Women’s representation in 2021 stands in contrast to several years of gains pre-pandemic. In early 2020, women technologists made up 28.8% of the tech workforce. With that level of growth, AnitaB.org projected it would take 12 years for women to reach parity in the tech industry.
The backsliding is “regrettable” after several years of progress, says Brenda Darden Wilkerson, president and CEO of AnitaB.org. “The pandemic just really underscored some of the gaps we have in our process in how we hire, retain and promote,” she tells CNBC Make It.
Despite the latest numbers, Wilkerson remains “very much forward-facing about what we can do” to make up pandemic losses and accelerate work toward parity in the years ahead.
For example, companies tend to use hiring as a main mechanism to increase the diversity of their workforce, but pandemic hiring freezes led to 18% fewer women being brought into tech jobs between March and December 2020. Hiring has since rebounded in the first quarter of 2021, with women making up nearly 31% of new hires into tech jobs in January alone.
The share of women being promoted in their tech jobs remains steady, which Wilkerson sees as a positive sign. “When we first looked at this, it was the opposite. Women were promoted at half the rate as men, retention of women was half the rate as men, and women were leaving twice the rate of men.”
And while representation of women in tech decreased at nearly all career levels except for interns, the share of women as tech CEOs jumped from 3.9% in 2020 to 10.9% in 2021, which Wilkerson calls an “incredible increase” and could signal accelerated progress in 2021 and beyond.
“I’m discouraged for any loss,” she says, “but the more we see women get promoted into senior- and C-suite levels, the more [progress] is going to happen at a faster rate.” Reaching parity “doesn’t have to move at snail’s pace.”
“Now, we’re hearing companies are hungry for mid-career women,” she adds, which means employers must evaluate their efforts in hiring women into mid-level and senior roles, as well as training existing employees to take on new levels of leadership.
Gender parity efforts help not only women already working in tech, but they could also encourage women hoping to switch careers into the discipline, Wilkerson says.
For all the challenges of the pandemic, Wilkerson says companies shouldn’t lose sight of the ways they’ve adapted their workforce, particularly around new flexibilities that disproportionately benefit women caregivers.
For example, 94% of companies from the AnitaB.org report say they now have a formal flexible work policy, including the ability to work remotely, up from 78% in March 2019.
Companies participating in the AnitaB.org report also outpace industry standards in offering dependent care support, with 87% providing benefits like backup child care, dependent care assistance or discounts to child-care centers. “I’d like to see that at 100%, but that’s an amazing metric,” Wilkerson says.
The report also notes that it’s not enough to provide adequate benefits if employees, especially women, feel they could be penalized for making use of them. To get ahead of this, companies must track who’s taking advantage of benefits and whether they feel supported by leaders.
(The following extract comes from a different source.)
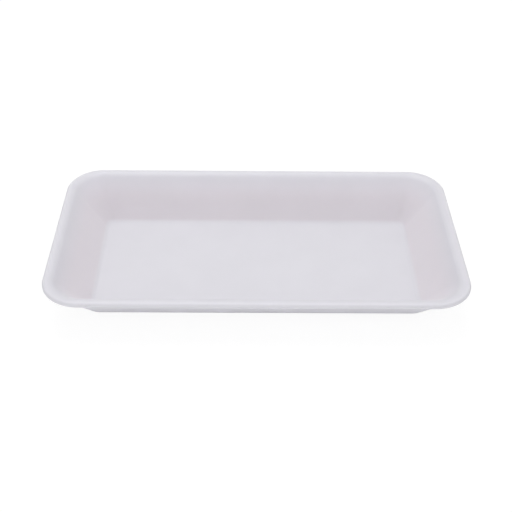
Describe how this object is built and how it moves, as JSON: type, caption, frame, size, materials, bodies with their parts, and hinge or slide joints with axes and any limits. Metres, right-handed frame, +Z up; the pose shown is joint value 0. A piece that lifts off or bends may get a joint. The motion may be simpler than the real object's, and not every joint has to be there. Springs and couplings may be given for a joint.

For example, if it’s found women are more likely to work remotely, companies should assess whether the difference impacts women’s promotion rates, pay rates and other areas of work.
The report includes many more recommendations that organizations can use to move toward intersectional parity among their tech workers, including conducting pay equity audits multiple times a year; requiring unbias training for employees and managers; creating policies to remove gender and racial bias from the hiring process; and providing career sponsorship with an equity lens for women and women of color.
“Over time, these are important things that will make a difference,” Wilkerson says.